I am the thing you cannot bear to face, and I take my job seriously.
BIO: Richard Godwin lives and writes in London, where his dark satire ‘The Cure-All’, about a group of confidence tricksters, has been produced on the stage. He has just finished writing a crime novel. His writing appears regularly at Disenthralled; Gloom Cupboard; Thrillers, Killers ’N Chillers; The New Flesh and Pulp Metal Magazine, among many other magazines. He has a Twitter account and can be found there under the User Name Stanzazone. You can check out his portfolio here. His first crime novel will be published later this year.
His website is now all-new, complete with information on his upcoming novel APOSTLE RISING and a special page devoted to the critically-acclaimed CHIN WAG AT THE SLAUGHTERHOUSE interviews.
13 hours ago
Richard, This is magnificently diabolical. Told in such an icy cold manner--so much hatred and so much anger and so little humanity. Very chilling. Next time we all stroll down the avenue, we would be wise to remain alert to those seemingly invisible.
Woofa! My Name Is Legion and I am the ghost in the machine of your civilization. The perfect killer is the guy you never see, because your eye see then move on without including him in your equations. Powerful stuff. And disquieting.
Ditto the Woofa! What a great idea, this theme! Right under our noses, we passed it, unable to face it, and you grabbed it and maximized it brilliantly as always. And we all know this, it’s because you take your job seriously : )
The rat gets the cheese. Well penned, Richard.
I agree, this is very disquieting. It's both lean and poetic, quite a feat. I love this line: "...working only with the script they knew."
Amazing. As noir as it gets. Quite beautiful and, as Joyce said, 'magnificently diabolical'.Brilliant. Wish I could do that!
For several reasons I find this story outstanding:
(1) the word flow is incredible. Not a word out of place!
(2) the author takes on a frighteningly demonic character and we accept him as believable
(3) it was written by a master flasher Richard Godwin!
Cold, stalking and predatorial. A spectacular cadence and excellent pace as well.
Just a great piece.
An aching hollowness and void that penetrates this piece. Dulled and numbing, the detritus that is his world provides no succor.

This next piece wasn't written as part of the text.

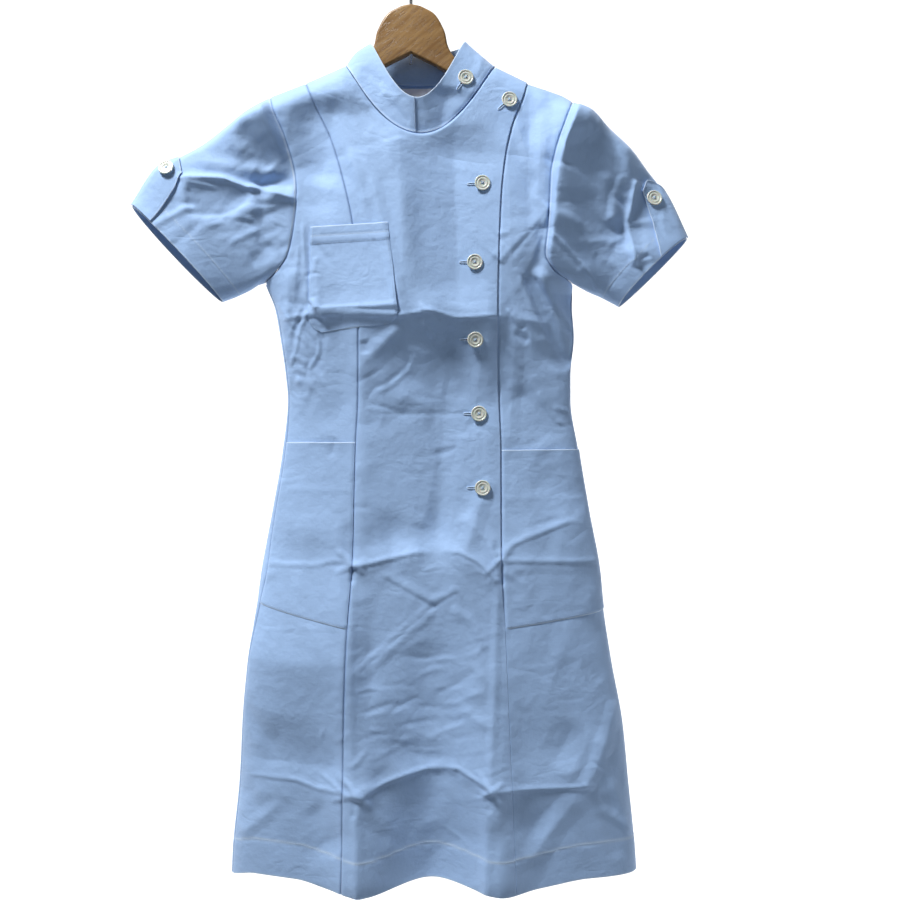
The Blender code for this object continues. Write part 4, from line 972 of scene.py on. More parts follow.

Gripping the over tones of the invisable homeless is an intersting social comentary... it would be much harder to track some one with no fixed pattern, home, work place.
You're setting the bar with this one, Richard. Just, flabbergasted. Good as it gets, mate.
And this is why the tell you not to pick up people on the side of the road, but I will continue to do so even if it does bring the death of me.
Eerie yet fascinating and I really enjoyed how you put it together, the beginning was catching and drew me in entirely.
Thank you everyone for your comments,Joyce, it's good to see you again, Bill, as always, you bring your own unique quality and intelligence, Miss A, it is an honour from you, Carrie,with chiselled fangs your words are rewarding, Cathryn, thank you, I'm glad you liked it, Paul,thank you for your kind words, Sal, that's chuffed me, you're a top man, Jodi, your comment shows so much fine tuning into a piece, Skeedes, thank you very much, Michael, you said it so eloquently, Callan, you're right, it's good to see you here, Ian thank you so much, Nic, I'm glad you were drawn in.
Very, very good, sir. Even better, prose-wise, and I will be using the, "beligerent as an unpaid whore" line in life.